_WORK REQUIRED_. Copy out the complete listing, word for word.

··· RAW DATA

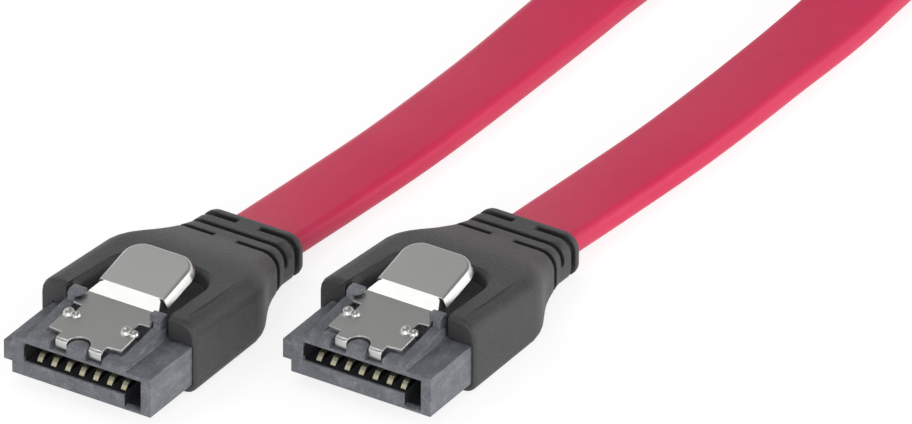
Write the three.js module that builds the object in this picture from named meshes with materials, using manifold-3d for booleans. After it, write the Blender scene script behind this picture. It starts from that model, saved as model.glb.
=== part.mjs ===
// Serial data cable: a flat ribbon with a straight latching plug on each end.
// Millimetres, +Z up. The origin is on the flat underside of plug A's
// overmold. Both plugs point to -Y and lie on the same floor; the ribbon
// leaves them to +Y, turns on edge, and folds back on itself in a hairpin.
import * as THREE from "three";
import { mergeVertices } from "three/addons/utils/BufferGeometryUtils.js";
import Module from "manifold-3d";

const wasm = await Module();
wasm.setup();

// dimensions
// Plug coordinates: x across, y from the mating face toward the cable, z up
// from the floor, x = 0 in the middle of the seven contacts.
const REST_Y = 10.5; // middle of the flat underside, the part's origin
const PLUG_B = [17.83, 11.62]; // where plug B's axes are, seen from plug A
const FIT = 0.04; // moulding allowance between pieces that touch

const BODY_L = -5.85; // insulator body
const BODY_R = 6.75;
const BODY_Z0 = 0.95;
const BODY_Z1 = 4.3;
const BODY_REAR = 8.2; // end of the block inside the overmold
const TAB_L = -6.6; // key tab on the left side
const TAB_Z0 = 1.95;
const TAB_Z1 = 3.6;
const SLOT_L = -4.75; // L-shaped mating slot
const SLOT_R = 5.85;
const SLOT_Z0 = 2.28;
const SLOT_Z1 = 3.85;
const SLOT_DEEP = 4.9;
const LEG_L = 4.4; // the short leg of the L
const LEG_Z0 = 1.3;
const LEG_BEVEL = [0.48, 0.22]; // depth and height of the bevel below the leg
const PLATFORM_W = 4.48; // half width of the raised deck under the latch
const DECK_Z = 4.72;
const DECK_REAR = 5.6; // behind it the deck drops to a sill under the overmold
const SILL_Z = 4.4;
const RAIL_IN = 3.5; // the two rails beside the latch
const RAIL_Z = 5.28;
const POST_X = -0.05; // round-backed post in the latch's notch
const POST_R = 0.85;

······

_WRITTEN RESPONSE_.
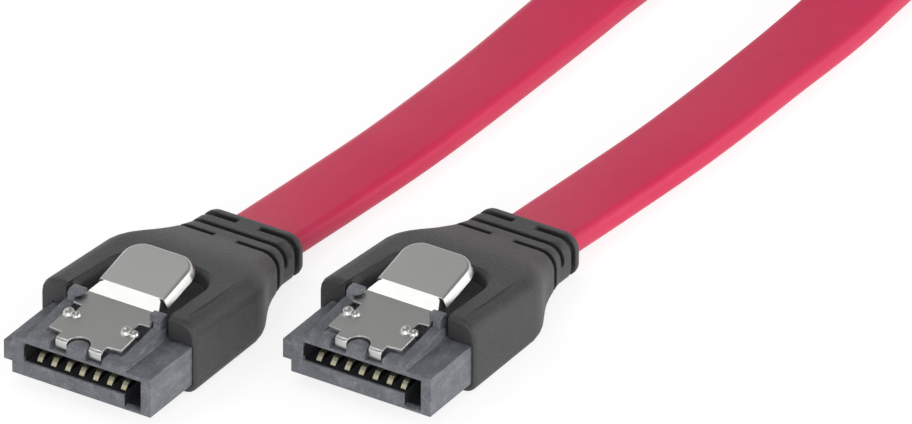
Write the three.js module that builds the object in this picture from named meshes with materials, using manifold-3d for booleans. After it, write the Blender scene script behind this picture. It starts from that model, saved as model.glb.
=== part.mjs ===
// Serial data cable: a flat ribbon with a straight latching plug on each end.
// Millimetres, +Z up. The origin is on the flat underside of plug A's
// overmold. Both plugs point to -Y and lie on the same floor; the ribbon
// leaves them to +Y, turns on edge, and folds back on itself in a hairpin.
import * as THREE from "three";
import { mergeVertices } from "three/addons/utils/BufferGeometryUtils.js";
import Module from "manifold-3d";

const wasm = await Module();
wasm.setup();

// dimensions
// Plug coordinates: x across, y from the mating face toward the cable, z up
// from the floor, x = 0 in the middle of the seven contacts.
const REST_Y = 10.5; // middle of the flat underside, the part's origin
const PLUG_B = [17.83, 11.62]; // where plug B's axes are, seen from plug A
const FIT = 0.04; // moulding allowance between pieces that touch

const BODY_L = -5.85; // insulator body
const BODY_R = 6.75;
const BODY_Z0 = 0.95;
const BODY_Z1 = 4.3;
const BODY_REAR = 8.2; // end of the block inside the overmold
const TAB_L = -6.6; // key tab on the left side
const TAB_Z0 = 1.95;
const TAB_Z1 = 3.6;
const SLOT_L = -4.75; // L-shaped mating slot
const SLOT_R = 5.85;
const SLOT_Z0 = 2.28;
const SLOT_Z1 = 3.85;
const SLOT_DEEP = 4.9;
const LEG_L = 4.4; // the short leg of the L
const LEG_Z0 = 1.3;
const LEG_BEVEL = [0.48, 0.22]; // depth and height of the bevel below the leg
const PLATFORM_W = 4.48; // half width of the raised deck under the latch
const DECK_Z = 4.72;
const DECK_REAR = 5.6; // behind it the deck drops to a sill under the overmold
const SILL_Z = 4.4;
const RAIL_IN = 3.5; // the two rails beside the latch
const RAIL_Z = 5.28;
const POST_X = -0.05; // round-backed post in the latch's notch
const POST_R = 0.85;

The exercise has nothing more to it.